§ **To do**:
Copy the lines holding the word "object", all of them.

§ **Records for the task**:
*****

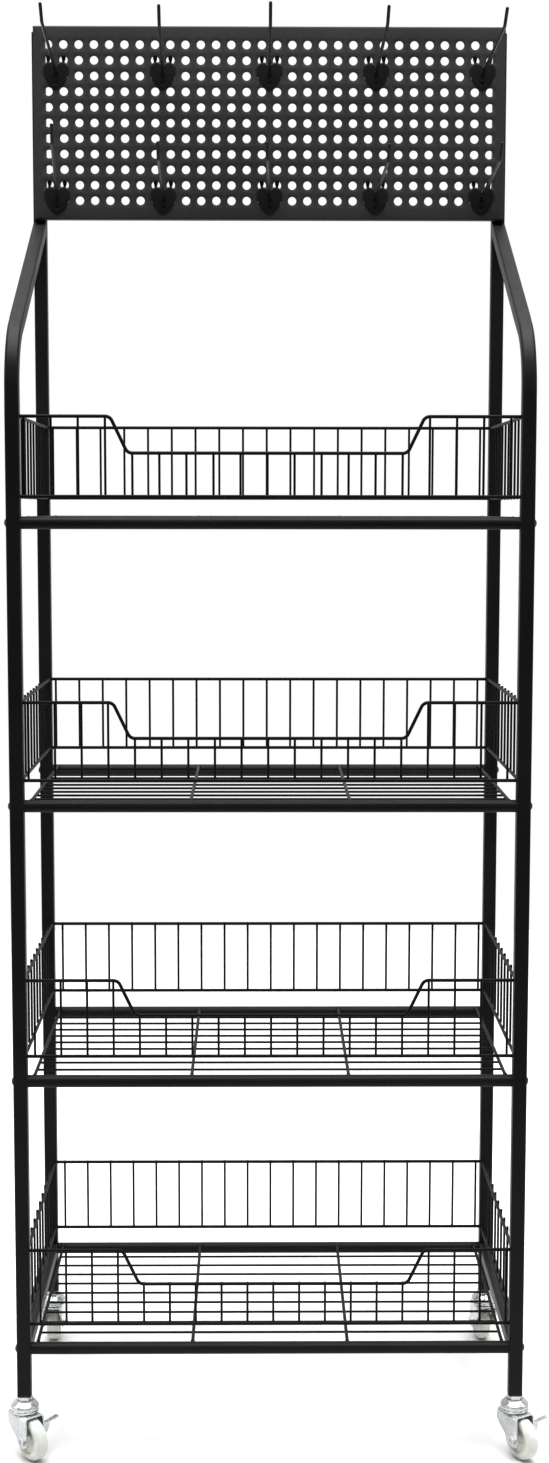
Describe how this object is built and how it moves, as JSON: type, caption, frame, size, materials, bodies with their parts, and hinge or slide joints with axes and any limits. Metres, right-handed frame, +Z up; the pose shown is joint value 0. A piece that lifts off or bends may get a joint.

*****

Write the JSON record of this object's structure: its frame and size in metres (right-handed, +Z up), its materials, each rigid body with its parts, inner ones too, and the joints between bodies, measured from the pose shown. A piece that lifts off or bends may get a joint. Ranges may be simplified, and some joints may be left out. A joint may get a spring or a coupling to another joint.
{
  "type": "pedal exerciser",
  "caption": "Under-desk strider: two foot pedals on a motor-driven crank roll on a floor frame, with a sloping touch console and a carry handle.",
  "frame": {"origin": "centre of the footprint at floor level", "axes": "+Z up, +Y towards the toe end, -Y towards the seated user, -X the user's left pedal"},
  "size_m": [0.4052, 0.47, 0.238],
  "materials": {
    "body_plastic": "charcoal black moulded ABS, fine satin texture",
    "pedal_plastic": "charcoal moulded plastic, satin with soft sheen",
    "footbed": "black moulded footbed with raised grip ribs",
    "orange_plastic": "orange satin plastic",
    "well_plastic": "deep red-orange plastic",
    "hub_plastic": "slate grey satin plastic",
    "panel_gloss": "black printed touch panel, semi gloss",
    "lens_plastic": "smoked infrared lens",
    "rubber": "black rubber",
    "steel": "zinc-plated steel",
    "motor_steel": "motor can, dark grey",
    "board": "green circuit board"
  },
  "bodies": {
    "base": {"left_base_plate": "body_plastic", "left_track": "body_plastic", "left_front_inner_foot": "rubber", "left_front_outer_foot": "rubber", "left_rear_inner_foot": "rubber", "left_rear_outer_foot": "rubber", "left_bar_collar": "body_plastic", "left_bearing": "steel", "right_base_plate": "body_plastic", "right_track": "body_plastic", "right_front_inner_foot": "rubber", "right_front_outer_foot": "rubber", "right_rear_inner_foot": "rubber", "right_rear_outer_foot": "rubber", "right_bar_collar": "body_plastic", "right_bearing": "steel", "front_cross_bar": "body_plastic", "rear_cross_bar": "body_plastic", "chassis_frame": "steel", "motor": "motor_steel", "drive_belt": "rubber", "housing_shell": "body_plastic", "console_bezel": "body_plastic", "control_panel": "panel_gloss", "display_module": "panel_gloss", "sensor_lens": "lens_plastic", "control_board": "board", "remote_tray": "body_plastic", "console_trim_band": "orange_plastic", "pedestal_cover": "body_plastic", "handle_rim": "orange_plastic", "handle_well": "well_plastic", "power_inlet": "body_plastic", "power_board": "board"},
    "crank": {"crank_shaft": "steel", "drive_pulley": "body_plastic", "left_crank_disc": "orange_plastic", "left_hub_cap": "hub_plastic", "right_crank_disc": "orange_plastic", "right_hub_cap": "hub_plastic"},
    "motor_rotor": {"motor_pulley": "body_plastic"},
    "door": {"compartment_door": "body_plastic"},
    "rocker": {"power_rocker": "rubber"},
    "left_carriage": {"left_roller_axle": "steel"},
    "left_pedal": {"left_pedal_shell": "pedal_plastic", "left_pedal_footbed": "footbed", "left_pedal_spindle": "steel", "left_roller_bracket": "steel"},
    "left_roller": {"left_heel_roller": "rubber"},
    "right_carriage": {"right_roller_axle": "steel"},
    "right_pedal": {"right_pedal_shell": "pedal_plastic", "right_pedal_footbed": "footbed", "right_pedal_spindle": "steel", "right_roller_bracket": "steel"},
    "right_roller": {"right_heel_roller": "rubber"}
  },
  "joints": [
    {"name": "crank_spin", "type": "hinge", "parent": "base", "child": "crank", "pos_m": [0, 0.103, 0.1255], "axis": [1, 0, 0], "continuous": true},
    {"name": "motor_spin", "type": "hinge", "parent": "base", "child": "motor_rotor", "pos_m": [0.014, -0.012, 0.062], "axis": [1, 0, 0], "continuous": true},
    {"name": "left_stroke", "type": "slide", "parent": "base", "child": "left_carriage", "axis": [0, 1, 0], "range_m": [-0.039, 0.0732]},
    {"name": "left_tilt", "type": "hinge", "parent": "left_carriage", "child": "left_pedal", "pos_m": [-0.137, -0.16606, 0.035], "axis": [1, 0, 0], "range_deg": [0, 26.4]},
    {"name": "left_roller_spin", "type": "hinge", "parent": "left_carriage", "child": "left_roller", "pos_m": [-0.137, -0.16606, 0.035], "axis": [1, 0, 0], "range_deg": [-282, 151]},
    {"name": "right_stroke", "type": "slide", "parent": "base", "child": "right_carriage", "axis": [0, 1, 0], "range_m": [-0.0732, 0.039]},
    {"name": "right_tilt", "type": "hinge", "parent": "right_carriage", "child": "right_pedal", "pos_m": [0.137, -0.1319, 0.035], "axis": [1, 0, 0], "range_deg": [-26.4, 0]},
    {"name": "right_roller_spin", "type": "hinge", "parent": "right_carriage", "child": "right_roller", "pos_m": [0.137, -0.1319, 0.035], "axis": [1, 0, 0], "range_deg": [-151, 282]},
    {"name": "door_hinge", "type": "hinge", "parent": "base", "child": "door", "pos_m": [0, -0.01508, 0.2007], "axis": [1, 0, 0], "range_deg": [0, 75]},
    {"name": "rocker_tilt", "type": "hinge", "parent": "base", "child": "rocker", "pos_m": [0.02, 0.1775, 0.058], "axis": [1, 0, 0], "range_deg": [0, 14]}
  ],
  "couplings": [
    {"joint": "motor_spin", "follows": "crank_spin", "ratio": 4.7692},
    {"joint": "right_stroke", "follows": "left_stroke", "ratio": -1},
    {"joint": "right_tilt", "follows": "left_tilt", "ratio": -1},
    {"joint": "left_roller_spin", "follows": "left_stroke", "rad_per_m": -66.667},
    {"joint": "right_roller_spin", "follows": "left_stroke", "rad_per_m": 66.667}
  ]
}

*****

§ **Task answer**:
Describe how this object is built and how it moves, as JSON: type, caption, frame, size, materials, bodies with their parts, and hinge or slide joints with axes and any limits. Metres, right-handed frame, +Z up; the pose shown is joint value 0. A piece that lifts off or bends may get a joint.
Write the JSON record of this object's structure: its frame and size in metres (right-handed, +Z up), its materials, each rigid body with its parts, inner ones too, and the joints between bodies, measured from the pose shown. A piece that lifts off or bends may get a joint. Ranges may be simplified, and some joints may be left out. A joint may get a spring or a coupling to another joint.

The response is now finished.